5 ways to enjoy the benefits of mindfulness without meditation.
A lack of mindfulness can deprive us from the most meaningful interactions in our life; our connection with the natural environment, being present for our loved ones, and importantly the connection with ourselves. Traditional Meditation is a wonderful tool for developing mindfulness or awareness. But if you feel that traditional meditation is not for you, please don’t be deterred. It’s not the only path to develop mindfulness. You can experience the benefits of mindfulness without meditation. There are other activities you can do, such as mindful eating or creative visualisation that will help you to develop the ability to remain present and aware.
When you are practising mindfulness, you are consciously aware. You’re not worrying about the past or the future. You are present to your thoughts, feelings, sensations in the body, and fully aware of your environment. There is no judgement or attachment to what you are experiencing.

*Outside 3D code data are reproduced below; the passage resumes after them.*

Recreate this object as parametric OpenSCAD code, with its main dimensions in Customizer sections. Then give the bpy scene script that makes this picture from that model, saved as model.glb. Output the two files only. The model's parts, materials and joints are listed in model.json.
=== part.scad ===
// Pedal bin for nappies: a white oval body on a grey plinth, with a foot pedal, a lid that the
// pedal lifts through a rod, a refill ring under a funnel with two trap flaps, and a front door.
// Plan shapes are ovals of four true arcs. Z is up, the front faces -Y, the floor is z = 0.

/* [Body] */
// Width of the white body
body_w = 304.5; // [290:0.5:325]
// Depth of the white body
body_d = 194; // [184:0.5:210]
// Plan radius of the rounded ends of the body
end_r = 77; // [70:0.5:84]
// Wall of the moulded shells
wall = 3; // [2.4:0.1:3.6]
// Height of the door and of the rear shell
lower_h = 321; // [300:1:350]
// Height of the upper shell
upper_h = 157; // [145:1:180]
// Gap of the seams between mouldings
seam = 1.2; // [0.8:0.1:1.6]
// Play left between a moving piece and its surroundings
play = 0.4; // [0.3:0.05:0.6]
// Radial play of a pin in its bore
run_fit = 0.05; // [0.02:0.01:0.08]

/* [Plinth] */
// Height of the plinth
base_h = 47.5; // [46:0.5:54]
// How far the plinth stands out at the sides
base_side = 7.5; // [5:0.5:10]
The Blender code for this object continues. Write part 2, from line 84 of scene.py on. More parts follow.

In this article we’ll explore 5 ways to enjoy the benefits of mindfulness without meditation.
1. Your Morning routine.
There’s no better place to start then with the activities you routinely do every day.
Let me ask you…when you take your morning shower, are you truly present? Or when you brush your teeth how much of this experience are you aware of? I have to say, it’s not as easy as you think to stay present and stop your mind wondering off. But it’s a good exercise to notice just how busy and distracted your mind can be.
The next time you are in the shower, I invite you to stay present to the experience. How the sensation of the water feels against your skin. Notice the temperature. The smell of the soap, and how it lathers on your body. When your mind wonders off (because it will!) bring it back to the experience.
Try the same process when you brush your teeth.
2. Take a mindful walk.
My favourite mindfulness practice of all. Paying attention to your environment by taking a mindful walk is one of the easiest ways to enjoy the benefits of mindfulness and bring you into the present moment. You can do this practice anywhere, but it’s particularly beautiful when you’re out walking in nature.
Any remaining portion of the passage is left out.